Tahukah kau hujan, engkaulah yang selalu menerbitkan senyumanku di kala
kau turun, dengan gerimis atau derasmu. Aku tak peduli meskipun kau membawakan
genangan air di lubang-lubang jalan. Percikan akibat roda-roda kendaraan.
Sungguh, aku tetap menyukaimu terlepas apapun efek yang kau bawakan ke bumi
ini.
Kau tahu hujan, kemarin kita bertemu di ketika aku dalam
perjalanan menuju rumah. Jarak dari jalan raya ke rumahku sekitar setengah
kilometer. Di bawah naungan payung aku berjalan menikmati bertatap denganmu
lamat-lamat. Di sepanjang jalan aku lihat, para ayah dan ibu menjemput
anak-anak mereka sepulang sekolah, tentunya di bawah payung mereka merapat. Aku
ingat ketika masih bersekolah di SD pun ibu atau kakakku terkadang menjemputku
ke sekolah karena hujan dan aku tak membawa payung. Manis sekali bukan? Aku
berpegang erat pada mereka,berusaha menghindari basah airmu.
Lagi, aku melihat sekelompok bocah lelaki basah kuyup.
Mereka mandi hujan, ya begitu aku menyebutnya. Mereka bermain-main,
membiarkanmu membasahi kepala mereka. Mereka tak marah, justru tersenyum dan
tertawa bahagia bermain denganmu. Mereka menjejak di genangan air yang
kecoklatan, saling memercikkan airmu kepada temannya. Ah, sungguh aku bagai
melihat cermin masa laluku sekarang . Dahulu pun kita sudah dekat bukan hujan?
Aku ingat betul, aku bermain hujan-hujanan,berlarian, melompat-lompat,
berbasah-basahan di tengah tanah lapang dekat rumah. Menenggelamkan kaki di
tengah genangan airmu di bumi. Berteriak-teriak tidak jelas seperti “oooo…

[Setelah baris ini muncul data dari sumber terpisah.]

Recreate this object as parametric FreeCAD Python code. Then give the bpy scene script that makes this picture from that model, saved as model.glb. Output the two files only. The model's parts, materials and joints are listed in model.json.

aaaa…. Hujaaan horeee..” bersorak kegirangan ketika ibu membolehkanku bermain
di luar rumah ketika kau turun. Tertawa-tawa penasaran membuka mulut lebar-lebar
sebab ingin merasai seperti apa meminum langsung airmu yang turun dari langit.
Ah, bahagia betul rasanya kala kecilku.
Namun kini, tak bisa lagi aku bermain di bawah hujan tanpa
berlindung dengan payung. Tak bisa lagi aku berlari-larian di tengah tanah
lapang sambil berteriak “horeee.. hujaaan…!!lalu membiarkan airmu membasahi
seluruh kepala dan pakaianku. Ah, ingin rasanya kini aku tetap bisa bermain
hujan, mandi di bawah disiramanmu, wahai air langit. Melompat-lompat
kegirangan, teriak sambil tetap berusaha merasai airmu dengan juluran lidahku,
hahaaha.. konyol benar keinginanku ini. Padahal sudah sebesar ini tubuhku,
tetap saja jika bertemu kau hujan selalu terbit perasaan rindu akan aku yang
masih kecil.
Kau perlu tahu hujan, kelak jika aku sudah memiliki
pendamping hidup yang halal maka akan kuceritakan semua hal mengenai engkau
padanya. Tentang bagaimana aku selalu menyukaimu. Harapan-harapan akan bisa
bermandi hujan kembali, bermain di kala kau turun. Biar saja ia nanti tertawa
mengetahui tingkahku yang bagai anak kecil ini, tak apa. Sebab akan kuajak dia
merasakan kebahagiaanku semasa anak-anak, akan kuajak dia berteriak dan
melompat-lompat ketika kau turun tanpa perlindungan payung. Lalu, kami pun
kembali dekat dengan engkau hujan.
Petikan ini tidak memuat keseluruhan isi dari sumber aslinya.